I've recently found myself a bit obsessed with understanding the root causes of the recent financial crisis. Within the last few months, I've read Liar's Poker and The Big Short, both by Michael Lewis. I've twice listened to the This American Life episode entitled "Return to the Giant Pool of Money" while laboring away on the treadmill. I have found myself, on more than a couple occasions, scouring the internet to read more and more about mortgage backed securities, credit default swaps and other esoteric financial instruments which played a role in the downturn of our economy.

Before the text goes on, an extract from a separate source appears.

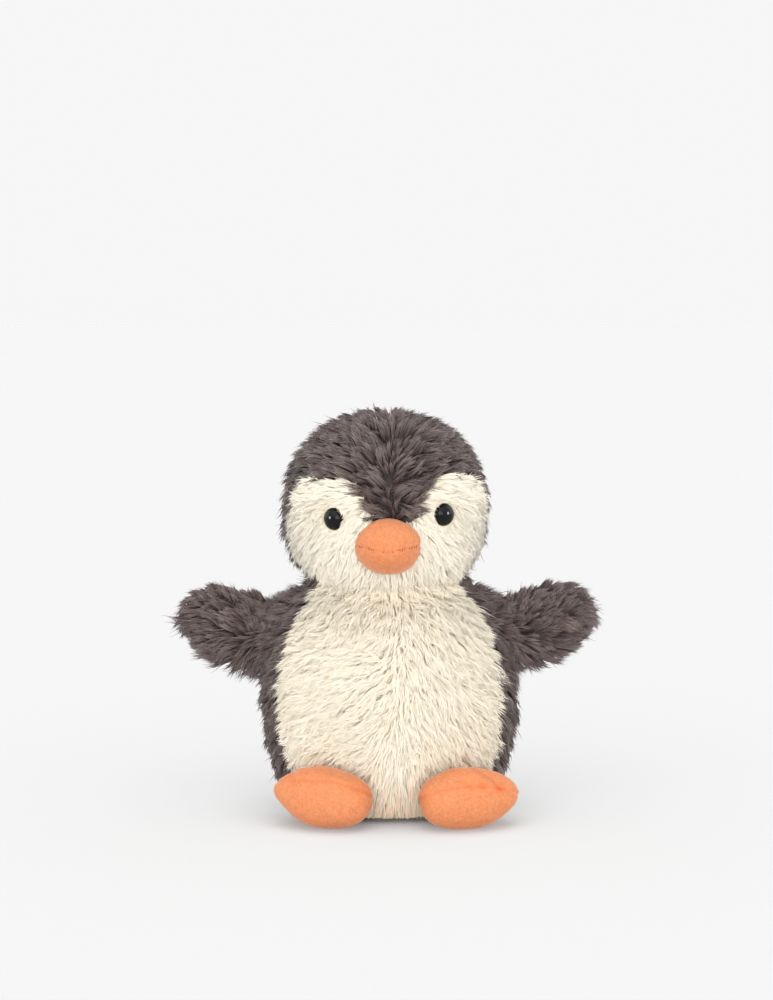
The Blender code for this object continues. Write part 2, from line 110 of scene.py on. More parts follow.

Here are a couple of lessons I have gained from my studies which seem relevant to the practice of law:

1) Examine incentives: One of the factors behind the collapse of the financial markets was the investment banks' thirst to create more and more securities that were backed by poor quality mortgages. The banks would then sell these mortgage backed securities to unsuspecting investors (in most, but not all cases). How were the banks paid? A flat percentage of the money they had under management, and they took their fees up front. So, it did not matter that the securities were backed by poor quality assets, the banks were paid anyway.

2) See the big picture: In Liar's Poker, Michael Lewis chronicles the stories of several individuals who profited greatly from betting that many of these mortgage backed securities would go belly-up. Few, if any, of these folks had specialized training or peculiar knowledge that could not be gained with elbow grease and a willingness to examine public filings. The common denominator was this: Each individual could see the forest from the trees. Common sense told that the market would collapse. Hard work helped them determine when it would collapse and how to capitalize on it.